Data supplied:
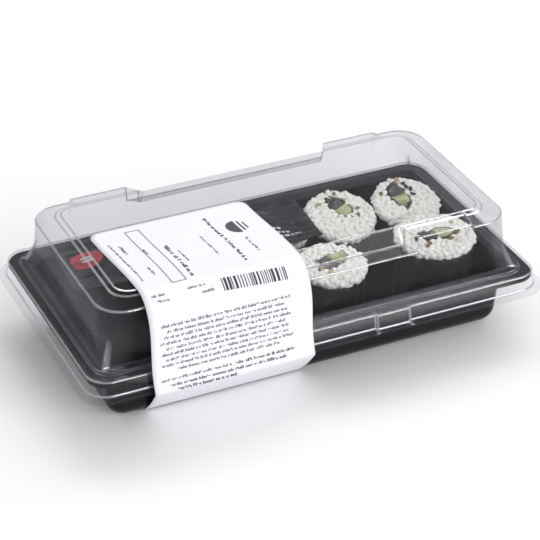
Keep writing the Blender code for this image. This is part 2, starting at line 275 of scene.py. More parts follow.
TRAY_BLACK = Finish(
    "tray_black", (0.011, 0.011, 0.013), (0.020, 0.020, 0.023), (25.0, 1.0), (0.07, 0.12),
    grain=(60.0, 0.0), depth=0.02 * MM, specular=0.11,
)
PAPER = Finish(
    "label_paper", (0.85, 0.85, 0.89), (0.81, 0.81, 0.86), (90.0, 3.0), (0.45, 0.2),
    grain=(1500.0, 3.0), depth=0.02 * MM,
)
SACHET_FILM = Finish(
    "sachet_grey_film", (0.008, 0.008, 0.010), (0.017, 0.018, 0.022), (120.0, 3.0), (0.22, 0.2),
    grain=(350.0, 4.0), depth=0.12 * MM, specular=0.12,
)
COOKED_RICE = Finish(
    "cooked_rice", (0.97, 0.955, 0.89), (0.93, 0.90, 0.80), (420.0, 3.0), (0.3, 0.25),
    grain=(1600.0, 2.0), depth=0.05 * MM, subsurface=(0.35, (1.0, 0.9, 0.75), 1.2 * MM),
)
SEAWEED = Finish(
    "seaweed", (0.005, 0.0055, 0.005), (0.013, 0.014, 0.012), (700.0, 5.0), (0.35, 0.3),
    grain=(700.0, 5.0), depth=0.05 * MM, specular=0.2,
)
CUCUMBER_FLESH = Produce("cucumber_flesh", (0.50, 0.515, 0.30), (0.24, 0.27, 0.09), (200.0, 3.0))
CUCUMBER_SKIN = Produce("cucumber_skin", (0.030, 0.055, 0.018), (0.10, 0.14, 0.045), (300.0, 3.0))
DARK_FILLING = Produce(
    "filling_mass", (0.018, 0.018, 0.016), (0.24, 0.16, 0.07), (380.0, 3.0), edges=(0.52, 0.66),
)
SESAME = {
    Tone.TAN: Produce("sesame_tan", (0.55, 0.42, 0.24), (0.42, 0.30, 0.15), (800.0, 3.0)),
    Tone.BROWN: Produce("sesame_brown", (0.25, 0.14, 0.06), (0.16, 0.085, 0.035), (800.0, 3.0)),
    Tone.BLACK: Produce("sesame_black", (0.012, 0.012, 0.011), (0.03, 0.03, 0.026), (800.0, 3.0)),
}
PRINT_DARK = Ink("print_dark", (0.02, 0.02, 0.025), (0.06, 0.06, 0.07))
PRINT_GREY = Ink("print_grey", (0.10, 0.10, 0.12), (0.18, 0.18, 0.20))
PRINT_WHITE = Ink("print_white", (0.75, 0.75, 0.77), (0.6, 0.6, 0.62))
PRINT_RED = Ink("print_red", (0.52, 0.018, 0.028), (0.40, 0.015, 0.022))


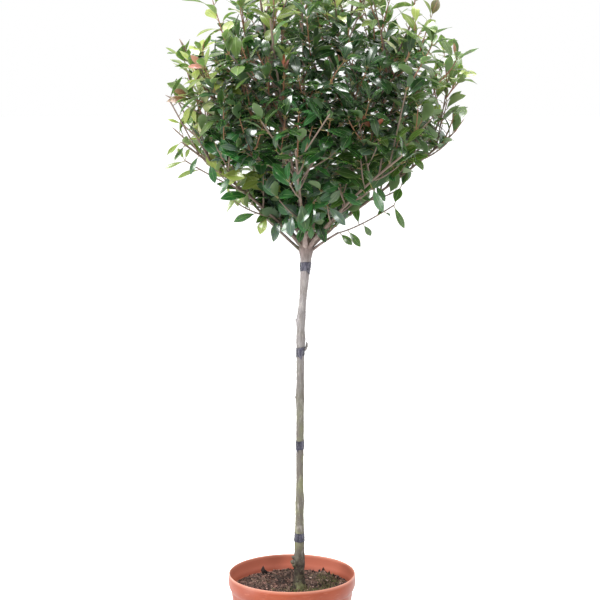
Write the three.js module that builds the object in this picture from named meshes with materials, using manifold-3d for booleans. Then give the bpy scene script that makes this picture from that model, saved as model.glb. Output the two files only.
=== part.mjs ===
// A photinia grown as a half-standard: one clear stem out of a round nursery pot, a fork of
// seventeen boughs, and a loose ball of leafy shoots. Millimetres, +Z up, and the origin is the
// centre of the pot's flat underside.
import * as THREE from "three";
import { mergeVertices } from "three/addons/utils/BufferGeometryUtils.js";
import Module from "manifold-3d";

const wasm = await Module();
wasm.setup();

// ---------------------------------------------------------------- driving dimensions

const GAP = 0.3; // clearance between pieces that touch
const UP = new THREE.Vector3(0, 0, 1);

const POT = {
  height: 210,
  rimRadius: 132.5,
  widestHeight: 193,
  bandFoot: 178,
  neckRadius: 126,
  neckHeight: 169,
  baseRadius: 102,
  wall: 2.4,
  floor: 3,
  segments: 32,
};
const DRAIN = { count: 4, circleRadius: 66, radius: 6, segments: 8 };
const SOIL = { top: 177, lump: 5, flatRadius: 24, rings: 4 };

const STEM = {
  footX: 15, // the stem doesn't stand in the middle of the pot
  lean: 14,
  sway: 3,
  bendFrom: 520, // height over the compost at which most of the lean begins
  forkHeight: 718, // height of the fork over the compost
  top: 748,
  sides: 8,
  rings: 24,
};
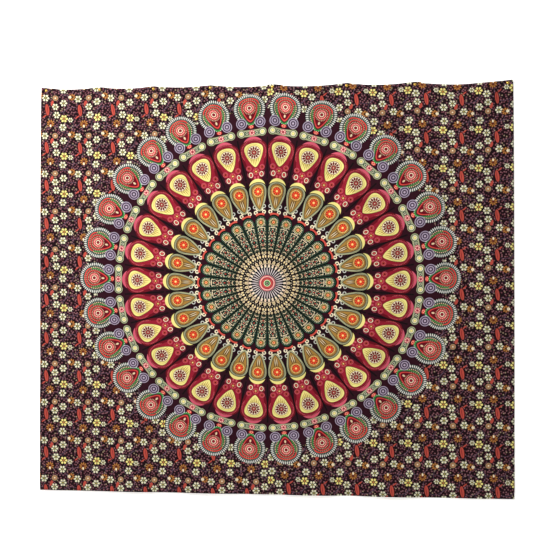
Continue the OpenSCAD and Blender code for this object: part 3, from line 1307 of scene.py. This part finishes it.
class HANGING_OT_tacks(bpy.types.Operator):
    """Pushes a brass thumb tack through the cloth at each fixing"""

    bl_idname = "hanging.tacks"
    bl_label = "Tacks"

    def execute(self, context):
        settings = context.scene.hanging_tacks
        for i in range(1, TACKS + 1):
            node = f"tack_cap_{i}"
            low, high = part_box(node)
            centre = Vector(((low.x + high.x) / 2, high.y, (low.z + high.z) / 2))
            profile = cap_profile((high.x - low.x) / 2, high.y - low.y, settings)
            name = f"brass_cap_{i}"
            mesh = lathe(name, profile, centre, settings.sides)
            piece = add_piece(name, mesh, finishes()["brass"])
            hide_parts(node)
            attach(piece, f"tack_{i}")
            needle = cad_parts[f"tack_needle_{i}"]
            needle.data.materials.clear()
            needle.data.materials.append(finishes()["steel"])
        return {"FINISHED"}


# ---------------------------------------------------------------- stage

WALL_Y = 0.6 * MM    # the wall stands just clear of the hem
ROOM = 6.0           # how far the wall and floor reach
WALL_GLOW = 0.52
SKY = 0.32           # strength of the light from all round


def stage_plane(name, corners, colour, one_sided):
    """A pale plane of the studio. A one-sided one can't be seen from behind."""
    mesh = bpy.data.meshes.new(name)
    mesh.from_pydata(corners, [], [(0, 1, 2, 3)])
    material, n, shader = new_material(name)
    place = n.add("ShaderNodeTexCoord").outputs["Object"]
    grain = n.add("ShaderNodeTexNoise", {"Vector": place, "Scale": 2.0}).outputs[0]
    n.put(shader.inputs["Base Color"], n.mix(grain, colour, [c * 0.985 for c in colour]))
    shader.inputs["Roughness"].default_value = 0.9
    if one_sided:
        shader.inputs["Emission Color"].default_value = (1, 0.99, 0.97, 1)
        shader.inputs["Emission Strength"].default_value = WALL_GLOW
        behind = n.add("ShaderNodeNewGeometry").outputs["Backfacing"]
        clear = n.add("ShaderNodeBsdfTransparent").outputs[0]
        shown = n.add("ShaderNodeMixShader", [behind, shader.outputs[0], clear])
        out = next(x for x in n.tree.nodes if x.type == "OUTPUT_MATERIAL")
        n.put(out.inputs[0], shown.outputs[0])
    plane = add_piece(name, mesh, material)


def area_light(name, place, target, size, power, colour):
    """A soft square light."""
    data = bpy.data.lights.new(name, "AREA")
    data.size, data.energy, data.color = size, power, colour
    light = bpy.data.objects.new(name, data)
    light.location = place
    light.rotation_euler = (Vector(target) - Vector(place)).to_track_quat("-Z", "Y").to_euler()
    bpy.context.scene.collection.objects.link(light)


class HANGING_OT_stage(bpy.types.Operator):
    """Sets the wall, floor, lights and camera"""

    bl_idname = "hanging.stage"
    bl_label = "Stage"

    def execute(self, context):
        scene = context.scene
        settings = scene.hanging_stage
        low = BOTTOM_Z - settings.floor_drop
        stage_plane("wall", [(-ROOM, WALL_Y, low), (ROOM, WALL_Y, low),
                             (ROOM, WALL_Y, low + ROOM), (-ROOM, WALL_Y, low + ROOM)],
                    (0.93, 0.93, 0.92), True)
        stage_plane("floor", [(-ROOM, -ROOM, low), (ROOM, -ROOM, low),
                              (ROOM, ROOM, low), (-ROOM, ROOM, low)],
                    (0.62, 0.61, 0.60), False)
        aim = Vector((settings.aim_x, 0, settings.aim_z))
        area_light("key", (-1.4, -1.8, 0.8), (-0.3, 0, -0.3), 1.2, settings.key_power,
                   (1, 0.985, 0.96))
        area_light("fill", (1.9, -1.5, 1.3), (0.6, 0, 0.1), 1.2, settings.fill_power,
                   (0.97, 0.985, 1))
        area_light("rear", (1.4, 2.6, 0.8), aim, 2.0, settings.fill_power, (1, 1, 1))
        world = bpy.data.worlds.new("studio")
        world.use_nodes = True
        sky = world.node_tree.nodes["Background"]
        sky.inputs["Color"].default_value = (1, 1, 1, 1)
        sky.inputs["Strength"].default_value = SKY
        scene.world = world

        back = Vector((math.sin(settings.azimuth), -math.cos(settings.azimuth), 0))
        data = bpy.data.cameras.new("camera")
        data.lens = data.sensor_width / 2 / (settings.view_height / 2 / settings.distance)
        camera = bpy.data.objects.new("camera", data)
        camera.location = aim + back * settings.distance
        camera.rotation_euler = (-back).to_track_quat("-Z", "Y").to_euler()
        scene.collection.objects.link(camera)
        scene.camera = camera
        scene.view_settings.view_transform = "Standard"
        return {"FINISHED"}


# ---------------------------------------------------------------- panel and run

OPERATORS = (HANGING_OT_stage, HANGING_OT_cloth, HANGING_OT_hems, HANGING_OT_stitches,
             HANGING_OT_tacks)


class HANGING_PT_panel(bpy.types.Panel):
    """Makes the hanging piece by piece"""

    bl_label = "Wall hanging"
    bl_idname = "HANGING_PT_panel"
    bl_space_type = "VIEW_3D"
    bl_region_type = "UI"
    bl_category = "Hanging"

    def draw(self, context):
        for operator in OPERATORS:
            self.layout.operator(operator.bl_idname)
        for name in SETTINGS:
            settings = getattr(context.scene, name)
            box = self.layout.box()
            for key in settings.__annotations__:
                box.prop(settings, key)


def register():
    for group in SETTINGS.values():
        bpy.utils.register_class(group)
    for name, group in SETTINGS.items():
        setattr(bpy.types.Scene, name, bpy.props.PointerProperty(type=group))
    for operator in (*OPERATORS, HANGING_PT_panel):
        bpy.utils.register_class(operator)


def unregister():
    for operator in reversed((*OPERATORS, HANGING_PT_panel)):
        bpy.utils.unregister_class(operator)
    for name, group in SETTINGS.items():
        delattr(bpy.types.Scene, name)
        bpy.utils.unregister_class(group)


def main():
    register()
    for operator in OPERATORS:
        module, name = operator.bl_idname.split(".")
        getattr(getattr(bpy.ops, module), name)()


if __name__ == "__main__":
    main()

What to work on: From the entries above, extract only the lines running from the one containing "Continue the OpenSCAD" through the one containing "from all round", inclusive.

Response to this exercise:
Continue the OpenSCAD and Blender code for this object: part 3, from line 1307 of scene.py. This part finishes it.
class HANGING_OT_tacks(bpy.types.Operator):
    """Pushes a brass thumb tack through the cloth at each fixing"""

    bl_idname = "hanging.tacks"
    bl_label = "Tacks"

    def execute(self, context):
        settings = context.scene.hanging_tacks
        for i in range(1, TACKS + 1):
            node = f"tack_cap_{i}"
            low, high = part_box(node)
            centre = Vector(((low.x + high.x) / 2, high.y, (low.z + high.z) / 2))
            profile = cap_profile((high.x - low.x) / 2, high.y - low.y, settings)
            name = f"brass_cap_{i}"
            mesh = lathe(name, profile, centre, settings.sides)
            piece = add_piece(name, mesh, finishes()["brass"])
            hide_parts(node)
            attach(piece, f"tack_{i}")
            needle = cad_parts[f"tack_needle_{i}"]
            needle.data.materials.clear()
            needle.data.materials.append(finishes()["steel"])
        return {"FINISHED"}


# ---------------------------------------------------------------- stage

WALL_Y = 0.6 * MM    # the wall stands just clear of the hem
ROOM = 6.0           # how far the wall and floor reach
WALL_GLOW = 0.52
SKY = 0.32           # strength of the light from all round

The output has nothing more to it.